Three interesting things came up in the meeting. The first was the existence of hybrid open access journals. These try to bridge the gap between open access journals (which generally allow publishers to maintain copyright and make works available on the web) and normal journals by charging authors a premium for making their articles openly available in an otherwise journal..

This sounds good for about two seconds until you think about it and realize that the publisher is essentially ransoming the openness of the work, and making the author incur the cost. Often the fees charged by hybrid publishers for openness are exorbitant.

It’s worth noting that open access publishers tend to charge authors for publication as well. Also, in many cases universities or their libraries have started subsidizing their faculty to publish openly. (That makes sense, since it cuts down on library subscription costs!)

The difference between open access and closed publish, then, appears to be that in the case of open access publishing, authors (or the university they are associated with? unclear) get to maintain copyright. Also, the fees tend to be more reasonable. These may be related. The openness of the content means that publishers don’t reap monopoly profits, so doesn’t sense for the OA journal to charge academics for profit lost due to open content. OA journals will run leaner. They will also, in a just world, be more competitive, but that will require a shift in the way academics view prestige as being associated with a journal’s name or ‘impact’.

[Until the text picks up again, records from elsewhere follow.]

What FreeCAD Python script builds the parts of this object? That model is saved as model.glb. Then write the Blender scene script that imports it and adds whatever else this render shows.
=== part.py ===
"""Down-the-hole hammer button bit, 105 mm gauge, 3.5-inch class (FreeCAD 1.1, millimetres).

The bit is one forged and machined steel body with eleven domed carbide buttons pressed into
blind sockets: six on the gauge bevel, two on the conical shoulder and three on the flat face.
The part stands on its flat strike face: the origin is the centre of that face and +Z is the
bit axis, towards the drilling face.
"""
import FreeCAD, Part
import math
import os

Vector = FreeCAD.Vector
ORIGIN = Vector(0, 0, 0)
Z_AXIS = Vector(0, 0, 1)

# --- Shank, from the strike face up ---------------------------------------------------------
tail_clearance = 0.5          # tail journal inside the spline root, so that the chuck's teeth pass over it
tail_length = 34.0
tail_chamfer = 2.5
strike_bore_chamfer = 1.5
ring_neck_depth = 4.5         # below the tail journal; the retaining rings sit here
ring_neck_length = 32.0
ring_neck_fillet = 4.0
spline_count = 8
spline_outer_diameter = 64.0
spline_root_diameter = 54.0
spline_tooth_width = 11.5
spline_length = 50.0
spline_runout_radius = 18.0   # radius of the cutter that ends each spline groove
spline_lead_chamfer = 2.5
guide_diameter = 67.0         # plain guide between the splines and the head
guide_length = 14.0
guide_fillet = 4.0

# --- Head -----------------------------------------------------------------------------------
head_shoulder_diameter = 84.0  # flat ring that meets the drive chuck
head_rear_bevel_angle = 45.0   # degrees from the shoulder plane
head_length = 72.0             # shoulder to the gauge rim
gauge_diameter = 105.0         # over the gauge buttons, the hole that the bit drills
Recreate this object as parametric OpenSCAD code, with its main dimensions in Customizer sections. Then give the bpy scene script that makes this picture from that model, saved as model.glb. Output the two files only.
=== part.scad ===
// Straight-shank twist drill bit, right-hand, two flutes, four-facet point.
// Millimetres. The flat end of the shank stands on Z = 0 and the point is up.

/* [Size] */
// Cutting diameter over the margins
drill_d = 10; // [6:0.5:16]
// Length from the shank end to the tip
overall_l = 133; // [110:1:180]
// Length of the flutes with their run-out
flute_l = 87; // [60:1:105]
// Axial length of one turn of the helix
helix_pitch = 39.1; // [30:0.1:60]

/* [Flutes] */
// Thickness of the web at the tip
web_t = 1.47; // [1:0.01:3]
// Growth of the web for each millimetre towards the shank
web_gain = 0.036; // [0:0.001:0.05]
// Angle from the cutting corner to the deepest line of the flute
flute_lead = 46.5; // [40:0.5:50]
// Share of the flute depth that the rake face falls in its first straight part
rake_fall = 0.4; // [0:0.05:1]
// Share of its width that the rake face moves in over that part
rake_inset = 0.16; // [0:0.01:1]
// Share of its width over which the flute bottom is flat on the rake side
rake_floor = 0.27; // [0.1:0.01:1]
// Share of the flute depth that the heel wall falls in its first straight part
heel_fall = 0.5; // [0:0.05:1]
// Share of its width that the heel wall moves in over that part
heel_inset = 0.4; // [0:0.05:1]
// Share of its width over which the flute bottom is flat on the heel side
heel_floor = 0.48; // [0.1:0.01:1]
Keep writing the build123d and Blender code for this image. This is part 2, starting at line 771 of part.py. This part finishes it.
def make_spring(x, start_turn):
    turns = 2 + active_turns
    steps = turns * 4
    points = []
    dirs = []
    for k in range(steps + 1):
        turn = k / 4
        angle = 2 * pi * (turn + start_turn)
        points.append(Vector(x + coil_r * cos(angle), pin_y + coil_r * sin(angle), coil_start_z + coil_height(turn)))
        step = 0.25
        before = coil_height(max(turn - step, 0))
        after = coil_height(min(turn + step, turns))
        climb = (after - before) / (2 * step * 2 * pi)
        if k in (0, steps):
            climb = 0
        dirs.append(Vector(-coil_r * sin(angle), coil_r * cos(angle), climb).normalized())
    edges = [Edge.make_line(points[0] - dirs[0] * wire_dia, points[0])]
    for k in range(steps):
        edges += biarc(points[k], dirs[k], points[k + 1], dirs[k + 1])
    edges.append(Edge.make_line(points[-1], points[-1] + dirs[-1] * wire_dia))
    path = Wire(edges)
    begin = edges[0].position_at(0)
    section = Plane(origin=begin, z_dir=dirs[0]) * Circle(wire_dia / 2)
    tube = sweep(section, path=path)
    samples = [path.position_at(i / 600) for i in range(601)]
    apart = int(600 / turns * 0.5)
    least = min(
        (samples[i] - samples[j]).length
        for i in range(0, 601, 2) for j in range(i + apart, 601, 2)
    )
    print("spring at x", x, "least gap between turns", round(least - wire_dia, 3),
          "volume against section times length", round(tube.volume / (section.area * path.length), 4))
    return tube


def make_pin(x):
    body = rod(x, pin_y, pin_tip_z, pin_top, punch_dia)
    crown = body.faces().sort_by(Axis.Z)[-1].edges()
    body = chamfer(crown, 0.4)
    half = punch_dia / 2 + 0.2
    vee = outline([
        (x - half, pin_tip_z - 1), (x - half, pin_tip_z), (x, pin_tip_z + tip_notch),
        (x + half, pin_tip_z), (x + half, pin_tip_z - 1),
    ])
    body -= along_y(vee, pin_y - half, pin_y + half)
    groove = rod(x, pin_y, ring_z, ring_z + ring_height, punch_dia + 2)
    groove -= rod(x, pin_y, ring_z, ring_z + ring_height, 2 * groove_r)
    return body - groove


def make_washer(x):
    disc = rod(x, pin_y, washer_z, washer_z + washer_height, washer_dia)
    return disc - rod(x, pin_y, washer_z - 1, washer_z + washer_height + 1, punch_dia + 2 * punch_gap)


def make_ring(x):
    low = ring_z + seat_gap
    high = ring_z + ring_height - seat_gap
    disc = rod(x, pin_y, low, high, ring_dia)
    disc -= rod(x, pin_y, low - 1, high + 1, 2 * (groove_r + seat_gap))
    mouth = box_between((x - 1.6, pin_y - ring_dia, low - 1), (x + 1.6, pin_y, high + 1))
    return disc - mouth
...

Which brings me to impact rankings. Since academics need to compete on how good their research is, they need a filter mechanism for demonstrating the value of their work. This has traditionally been benchmarked against journal publication, and in particular which journals one publishes in. Journals are ranked by various estimates of impact factor–who reads it, who cites it, who takes it seriously.

I haven’t looked into it carefully, but I would be willing to bet that the definition of impact factor is viciously circular to the advantage of any existing journal with “high impact.” It is precisely this estimation of “high impact” that gives journals the power to get academics to provide free content (articles) and free labor (editors) and then charge libraries for access to the tune of extraordinary profits.

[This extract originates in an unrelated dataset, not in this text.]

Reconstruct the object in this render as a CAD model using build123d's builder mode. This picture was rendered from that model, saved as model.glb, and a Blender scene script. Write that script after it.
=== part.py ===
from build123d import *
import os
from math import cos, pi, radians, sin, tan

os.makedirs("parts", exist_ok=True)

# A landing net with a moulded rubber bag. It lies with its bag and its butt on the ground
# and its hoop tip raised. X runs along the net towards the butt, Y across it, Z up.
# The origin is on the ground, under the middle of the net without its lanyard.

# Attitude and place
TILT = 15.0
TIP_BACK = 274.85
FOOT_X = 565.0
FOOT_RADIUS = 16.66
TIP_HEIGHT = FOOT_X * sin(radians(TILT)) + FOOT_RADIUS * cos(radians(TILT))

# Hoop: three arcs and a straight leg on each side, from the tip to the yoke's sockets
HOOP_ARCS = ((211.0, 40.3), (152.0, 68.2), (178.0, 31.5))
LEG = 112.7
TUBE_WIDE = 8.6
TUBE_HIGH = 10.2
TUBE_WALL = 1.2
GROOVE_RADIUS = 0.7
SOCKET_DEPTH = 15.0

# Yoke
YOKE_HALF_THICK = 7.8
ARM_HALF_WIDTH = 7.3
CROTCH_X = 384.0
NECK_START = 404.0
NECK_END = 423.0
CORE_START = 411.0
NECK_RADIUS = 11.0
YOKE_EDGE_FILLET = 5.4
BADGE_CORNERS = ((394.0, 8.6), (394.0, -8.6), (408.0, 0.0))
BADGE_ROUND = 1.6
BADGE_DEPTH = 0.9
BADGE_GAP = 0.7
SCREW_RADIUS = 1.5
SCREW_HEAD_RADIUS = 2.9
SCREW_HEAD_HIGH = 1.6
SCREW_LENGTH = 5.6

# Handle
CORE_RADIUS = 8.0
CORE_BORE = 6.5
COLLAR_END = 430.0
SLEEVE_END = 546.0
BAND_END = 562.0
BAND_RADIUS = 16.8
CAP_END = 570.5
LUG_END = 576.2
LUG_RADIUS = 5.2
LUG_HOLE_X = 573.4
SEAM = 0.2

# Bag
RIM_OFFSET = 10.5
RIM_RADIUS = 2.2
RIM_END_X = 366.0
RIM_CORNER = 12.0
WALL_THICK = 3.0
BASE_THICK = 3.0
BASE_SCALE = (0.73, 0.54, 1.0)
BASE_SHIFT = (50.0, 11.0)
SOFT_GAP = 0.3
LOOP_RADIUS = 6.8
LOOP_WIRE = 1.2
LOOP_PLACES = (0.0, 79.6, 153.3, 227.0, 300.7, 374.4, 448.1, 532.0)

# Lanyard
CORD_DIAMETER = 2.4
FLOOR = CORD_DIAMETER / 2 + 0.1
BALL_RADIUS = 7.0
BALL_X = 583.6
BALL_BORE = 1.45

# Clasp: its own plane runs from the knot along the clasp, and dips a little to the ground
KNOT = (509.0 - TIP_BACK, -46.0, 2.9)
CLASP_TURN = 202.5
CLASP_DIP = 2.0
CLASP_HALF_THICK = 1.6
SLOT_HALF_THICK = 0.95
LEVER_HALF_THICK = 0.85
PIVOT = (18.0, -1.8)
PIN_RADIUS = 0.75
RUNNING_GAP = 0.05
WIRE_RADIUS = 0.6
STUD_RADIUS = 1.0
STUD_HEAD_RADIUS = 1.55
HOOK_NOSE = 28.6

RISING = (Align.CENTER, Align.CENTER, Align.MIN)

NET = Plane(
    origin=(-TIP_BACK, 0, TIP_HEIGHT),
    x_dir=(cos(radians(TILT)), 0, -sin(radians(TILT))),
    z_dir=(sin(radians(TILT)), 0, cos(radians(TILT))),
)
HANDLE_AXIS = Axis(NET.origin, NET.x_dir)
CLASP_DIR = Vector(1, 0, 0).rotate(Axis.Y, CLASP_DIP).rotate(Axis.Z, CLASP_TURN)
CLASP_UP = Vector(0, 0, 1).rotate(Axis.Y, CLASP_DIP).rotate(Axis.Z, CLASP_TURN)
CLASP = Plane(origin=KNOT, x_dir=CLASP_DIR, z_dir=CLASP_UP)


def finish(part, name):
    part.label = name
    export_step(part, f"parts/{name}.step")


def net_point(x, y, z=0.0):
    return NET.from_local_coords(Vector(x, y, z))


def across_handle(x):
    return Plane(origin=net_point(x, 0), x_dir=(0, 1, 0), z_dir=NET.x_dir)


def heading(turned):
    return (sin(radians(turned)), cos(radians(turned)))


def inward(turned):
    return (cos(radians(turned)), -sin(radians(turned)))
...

This is a bad system. The solution, article level metrics (where the use and impact of the work itself, not the impact of the journal in which it is published, is considered what’s valuable–maybe a no brainer) is being pushed forward by the Public Library of Science, a leading Open Access publisher, but at the time of this writing article level metrics are covered by only the stubbiest of lonesome stubs on Wikipedia.

The other interesting thing I learned was about the growing trend of prestigious universities mandating that faculty publish open access. Harvard, MIT, Princton, Stanford, and Duke are apparently on board for this already. By the domino logic of academic prestige competition, this means a sea change is afoot.

There are some objections to this trend that are quickly countered. The main one appears to come from the humanities, where there are many small “society-based” journals that use a traditional business model to publish works. In my imagination, these journals are a bit like private poetry magazines, or n+1.

As a result, these university-wide open access mandates come with a strong opt-out clause. Faculty can get permission to publish in closed way, if they really really want to.

Then why is this a big deal? It turns out that it’s about bargaining power. It’s not that Harvard, MIT, and the rest are no longer publishing in Nature or other big name journals. It’s just that they can negotiate special deals with the major publishers to allow the universities to maintain copyright. With that copyright, they can then publish the works on-line with a university based publishing tool.

What does this mean for other schools? Well, it means that open access journals are going to become more legitimate and traditional journals are in trouble unless they can change their business models. And it means that more and more universities are going to have an easier time using their bargaining power to change the way academic publishing works.

At Berkeley (and I believe this is generally true of other universities) the decision to go open access is a faculty decision, to be made at the Faculty Senate. I didn’t get a sense from the meeting when these meetings take place or how like the faculty was to take the dive, but I’d like to look into it more.